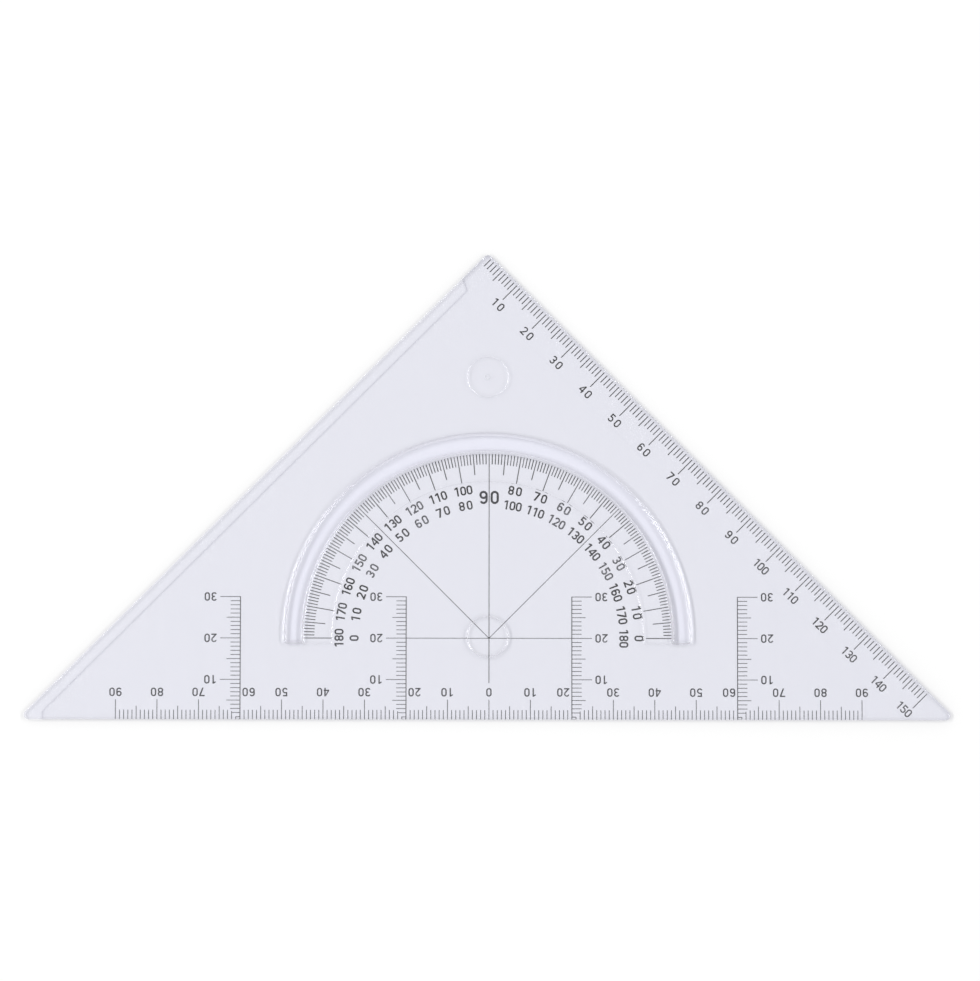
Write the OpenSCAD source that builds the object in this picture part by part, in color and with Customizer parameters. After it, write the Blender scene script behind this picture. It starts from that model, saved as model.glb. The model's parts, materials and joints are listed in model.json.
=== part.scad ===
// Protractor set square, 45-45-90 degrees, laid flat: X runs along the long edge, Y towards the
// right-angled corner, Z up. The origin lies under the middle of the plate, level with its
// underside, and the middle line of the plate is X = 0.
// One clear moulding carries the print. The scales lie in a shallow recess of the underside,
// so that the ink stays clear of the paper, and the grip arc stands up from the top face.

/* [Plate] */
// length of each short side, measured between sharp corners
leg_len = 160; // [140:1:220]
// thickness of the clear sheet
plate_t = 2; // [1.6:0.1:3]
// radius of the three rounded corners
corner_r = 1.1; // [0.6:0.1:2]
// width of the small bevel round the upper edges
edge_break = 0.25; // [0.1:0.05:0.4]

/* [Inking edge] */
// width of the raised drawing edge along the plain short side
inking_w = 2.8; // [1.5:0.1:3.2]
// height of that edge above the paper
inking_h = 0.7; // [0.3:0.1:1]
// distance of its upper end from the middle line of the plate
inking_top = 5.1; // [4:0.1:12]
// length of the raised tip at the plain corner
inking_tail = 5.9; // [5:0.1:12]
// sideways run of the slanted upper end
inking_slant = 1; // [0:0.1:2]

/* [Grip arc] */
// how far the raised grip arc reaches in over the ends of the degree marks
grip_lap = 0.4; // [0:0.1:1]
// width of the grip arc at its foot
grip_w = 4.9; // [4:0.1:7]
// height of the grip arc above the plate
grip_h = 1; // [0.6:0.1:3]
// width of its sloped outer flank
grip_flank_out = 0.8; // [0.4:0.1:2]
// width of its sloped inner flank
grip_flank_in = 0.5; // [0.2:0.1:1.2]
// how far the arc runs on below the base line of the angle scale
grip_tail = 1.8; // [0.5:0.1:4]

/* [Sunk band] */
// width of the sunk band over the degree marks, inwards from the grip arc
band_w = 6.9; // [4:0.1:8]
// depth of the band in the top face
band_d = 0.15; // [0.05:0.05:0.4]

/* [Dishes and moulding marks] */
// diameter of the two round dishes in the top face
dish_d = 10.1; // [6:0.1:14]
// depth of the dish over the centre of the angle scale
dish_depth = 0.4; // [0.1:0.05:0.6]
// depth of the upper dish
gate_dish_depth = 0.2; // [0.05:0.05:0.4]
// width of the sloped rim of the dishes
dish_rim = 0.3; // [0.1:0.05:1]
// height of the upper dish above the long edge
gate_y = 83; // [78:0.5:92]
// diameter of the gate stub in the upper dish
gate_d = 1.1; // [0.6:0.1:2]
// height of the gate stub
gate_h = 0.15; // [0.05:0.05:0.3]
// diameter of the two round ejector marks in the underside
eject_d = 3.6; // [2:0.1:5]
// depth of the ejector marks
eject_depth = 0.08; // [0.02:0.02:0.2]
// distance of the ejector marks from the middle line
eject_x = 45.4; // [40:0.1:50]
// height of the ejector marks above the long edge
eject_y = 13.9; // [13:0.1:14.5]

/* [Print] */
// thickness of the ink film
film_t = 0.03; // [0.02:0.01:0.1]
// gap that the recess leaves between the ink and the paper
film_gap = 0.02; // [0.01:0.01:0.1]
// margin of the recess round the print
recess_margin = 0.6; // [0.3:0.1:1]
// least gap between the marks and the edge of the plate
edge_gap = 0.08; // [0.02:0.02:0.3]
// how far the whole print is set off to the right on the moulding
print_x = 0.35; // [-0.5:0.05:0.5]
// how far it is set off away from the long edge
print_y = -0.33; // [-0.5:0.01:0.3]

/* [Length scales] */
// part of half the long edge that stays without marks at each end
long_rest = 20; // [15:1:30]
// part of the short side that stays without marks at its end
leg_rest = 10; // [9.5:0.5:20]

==

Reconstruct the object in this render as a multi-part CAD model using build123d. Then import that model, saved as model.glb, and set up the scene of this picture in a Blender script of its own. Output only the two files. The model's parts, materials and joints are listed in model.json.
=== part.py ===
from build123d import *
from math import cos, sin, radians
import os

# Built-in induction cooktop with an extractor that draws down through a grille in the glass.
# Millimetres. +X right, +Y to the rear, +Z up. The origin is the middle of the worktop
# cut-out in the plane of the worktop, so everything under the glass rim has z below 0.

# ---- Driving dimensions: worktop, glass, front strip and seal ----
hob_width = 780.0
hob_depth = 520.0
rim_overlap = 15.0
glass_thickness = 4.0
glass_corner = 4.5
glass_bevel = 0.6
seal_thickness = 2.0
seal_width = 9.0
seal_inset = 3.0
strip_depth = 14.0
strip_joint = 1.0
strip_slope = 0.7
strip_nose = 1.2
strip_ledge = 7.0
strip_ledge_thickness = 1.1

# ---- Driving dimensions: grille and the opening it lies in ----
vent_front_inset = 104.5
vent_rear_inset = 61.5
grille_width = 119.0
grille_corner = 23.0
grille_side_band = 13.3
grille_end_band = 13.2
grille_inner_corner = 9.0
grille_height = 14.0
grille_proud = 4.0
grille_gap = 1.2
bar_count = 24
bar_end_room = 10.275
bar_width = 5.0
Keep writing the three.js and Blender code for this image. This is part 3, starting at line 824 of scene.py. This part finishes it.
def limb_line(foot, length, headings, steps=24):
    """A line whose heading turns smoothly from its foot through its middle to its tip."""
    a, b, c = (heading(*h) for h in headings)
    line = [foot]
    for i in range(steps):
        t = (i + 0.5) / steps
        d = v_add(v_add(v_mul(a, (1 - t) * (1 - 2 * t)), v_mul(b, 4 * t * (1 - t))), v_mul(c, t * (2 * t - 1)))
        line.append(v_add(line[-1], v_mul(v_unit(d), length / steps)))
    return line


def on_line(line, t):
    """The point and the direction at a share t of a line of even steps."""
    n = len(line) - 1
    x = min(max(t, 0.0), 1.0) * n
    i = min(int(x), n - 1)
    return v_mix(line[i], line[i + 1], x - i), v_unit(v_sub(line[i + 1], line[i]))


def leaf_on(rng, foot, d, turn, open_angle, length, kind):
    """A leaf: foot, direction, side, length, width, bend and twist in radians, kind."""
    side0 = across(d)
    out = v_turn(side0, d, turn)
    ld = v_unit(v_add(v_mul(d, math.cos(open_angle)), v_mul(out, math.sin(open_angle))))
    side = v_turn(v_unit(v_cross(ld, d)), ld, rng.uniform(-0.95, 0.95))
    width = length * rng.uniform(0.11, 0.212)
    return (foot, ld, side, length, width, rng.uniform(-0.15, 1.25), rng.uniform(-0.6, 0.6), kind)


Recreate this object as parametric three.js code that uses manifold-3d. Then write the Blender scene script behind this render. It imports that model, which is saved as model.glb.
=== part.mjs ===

--

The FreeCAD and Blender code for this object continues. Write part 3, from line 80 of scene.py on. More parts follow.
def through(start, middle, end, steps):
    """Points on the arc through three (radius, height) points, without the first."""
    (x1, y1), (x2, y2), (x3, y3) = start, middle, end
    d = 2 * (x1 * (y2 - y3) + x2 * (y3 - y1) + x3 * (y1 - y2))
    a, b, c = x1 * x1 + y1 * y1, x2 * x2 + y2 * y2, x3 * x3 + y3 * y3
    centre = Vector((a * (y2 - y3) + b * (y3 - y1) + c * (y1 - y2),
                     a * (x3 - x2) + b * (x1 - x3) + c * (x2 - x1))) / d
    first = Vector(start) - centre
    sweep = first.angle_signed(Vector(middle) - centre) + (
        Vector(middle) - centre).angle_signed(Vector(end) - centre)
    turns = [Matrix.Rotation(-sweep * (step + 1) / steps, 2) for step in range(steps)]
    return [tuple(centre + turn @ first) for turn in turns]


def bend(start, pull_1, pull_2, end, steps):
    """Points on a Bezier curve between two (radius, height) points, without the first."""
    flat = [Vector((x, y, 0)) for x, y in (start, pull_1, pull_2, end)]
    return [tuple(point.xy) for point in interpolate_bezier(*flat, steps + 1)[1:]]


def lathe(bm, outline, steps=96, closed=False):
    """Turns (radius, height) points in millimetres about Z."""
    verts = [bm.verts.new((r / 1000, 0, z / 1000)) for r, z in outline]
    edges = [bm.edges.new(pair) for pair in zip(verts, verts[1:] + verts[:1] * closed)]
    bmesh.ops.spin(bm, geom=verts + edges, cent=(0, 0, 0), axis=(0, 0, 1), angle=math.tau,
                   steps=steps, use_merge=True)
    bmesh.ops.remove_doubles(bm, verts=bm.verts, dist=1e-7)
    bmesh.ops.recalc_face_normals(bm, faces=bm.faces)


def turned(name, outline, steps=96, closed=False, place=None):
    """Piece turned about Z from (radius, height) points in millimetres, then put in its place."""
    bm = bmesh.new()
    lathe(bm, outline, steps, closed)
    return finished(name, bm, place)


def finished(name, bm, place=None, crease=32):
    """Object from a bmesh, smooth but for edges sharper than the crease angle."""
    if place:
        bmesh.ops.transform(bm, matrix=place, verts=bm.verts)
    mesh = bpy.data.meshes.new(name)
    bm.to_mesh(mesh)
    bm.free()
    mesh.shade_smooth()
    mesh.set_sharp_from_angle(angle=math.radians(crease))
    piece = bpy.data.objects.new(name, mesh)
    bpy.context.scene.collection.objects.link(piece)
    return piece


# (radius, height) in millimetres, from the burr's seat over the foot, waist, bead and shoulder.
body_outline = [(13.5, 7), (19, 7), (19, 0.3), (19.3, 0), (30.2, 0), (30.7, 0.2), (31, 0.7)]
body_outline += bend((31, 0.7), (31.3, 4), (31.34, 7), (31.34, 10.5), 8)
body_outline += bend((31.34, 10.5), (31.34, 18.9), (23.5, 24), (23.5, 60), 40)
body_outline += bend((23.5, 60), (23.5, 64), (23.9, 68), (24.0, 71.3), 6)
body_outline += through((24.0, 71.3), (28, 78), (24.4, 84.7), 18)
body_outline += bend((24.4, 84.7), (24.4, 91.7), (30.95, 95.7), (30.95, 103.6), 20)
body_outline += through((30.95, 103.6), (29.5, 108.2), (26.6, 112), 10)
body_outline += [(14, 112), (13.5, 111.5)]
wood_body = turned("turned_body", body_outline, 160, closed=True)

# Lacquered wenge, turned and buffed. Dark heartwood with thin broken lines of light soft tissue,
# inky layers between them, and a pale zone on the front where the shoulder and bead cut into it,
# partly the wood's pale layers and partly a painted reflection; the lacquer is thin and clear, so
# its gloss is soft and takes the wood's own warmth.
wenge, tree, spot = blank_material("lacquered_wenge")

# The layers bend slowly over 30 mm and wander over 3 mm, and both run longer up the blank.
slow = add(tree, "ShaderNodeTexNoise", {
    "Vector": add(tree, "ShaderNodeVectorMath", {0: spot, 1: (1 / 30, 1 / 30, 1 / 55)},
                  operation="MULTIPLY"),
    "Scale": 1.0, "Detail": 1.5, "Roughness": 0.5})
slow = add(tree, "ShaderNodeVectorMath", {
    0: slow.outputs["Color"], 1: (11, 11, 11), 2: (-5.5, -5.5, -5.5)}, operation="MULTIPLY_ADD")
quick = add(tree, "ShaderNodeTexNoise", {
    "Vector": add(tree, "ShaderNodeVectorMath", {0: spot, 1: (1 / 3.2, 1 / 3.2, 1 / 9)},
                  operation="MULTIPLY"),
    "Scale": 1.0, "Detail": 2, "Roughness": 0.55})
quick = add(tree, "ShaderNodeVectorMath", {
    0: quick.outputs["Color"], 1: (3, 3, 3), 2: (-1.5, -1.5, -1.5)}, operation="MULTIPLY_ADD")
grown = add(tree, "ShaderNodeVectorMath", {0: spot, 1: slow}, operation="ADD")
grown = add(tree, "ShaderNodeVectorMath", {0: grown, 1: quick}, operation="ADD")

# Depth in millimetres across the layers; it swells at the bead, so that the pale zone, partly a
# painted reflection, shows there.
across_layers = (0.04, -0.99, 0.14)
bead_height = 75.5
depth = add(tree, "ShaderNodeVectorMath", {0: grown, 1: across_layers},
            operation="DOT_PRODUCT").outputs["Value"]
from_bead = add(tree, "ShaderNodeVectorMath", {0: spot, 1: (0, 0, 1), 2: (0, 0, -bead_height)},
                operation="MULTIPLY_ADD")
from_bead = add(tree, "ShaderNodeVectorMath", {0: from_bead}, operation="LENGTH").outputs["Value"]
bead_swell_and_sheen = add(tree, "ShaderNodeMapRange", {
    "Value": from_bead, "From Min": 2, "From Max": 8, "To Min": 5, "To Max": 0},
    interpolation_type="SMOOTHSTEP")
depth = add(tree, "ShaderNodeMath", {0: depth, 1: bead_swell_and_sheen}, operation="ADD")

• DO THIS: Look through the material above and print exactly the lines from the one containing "Write the OpenSCAD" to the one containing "the top face.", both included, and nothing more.

• CORRECT RESULT:
Write the OpenSCAD source that builds the object in this picture part by part, in color and with Customizer parameters. After it, write the Blender scene script behind this picture. It starts from that model, saved as model.glb. The model's parts, materials and joints are listed in model.json.
=== part.scad ===
// Protractor set square, 45-45-90 degrees, laid flat: X runs along the long edge, Y towards the
// right-angled corner, Z up. The origin lies under the middle of the plate, level with its
// underside, and the middle line of the plate is X = 0.
// One clear moulding carries the print. The scales lie in a shallow recess of the underside,
// so that the ink stays clear of the paper, and the grip arc stands up from the top face.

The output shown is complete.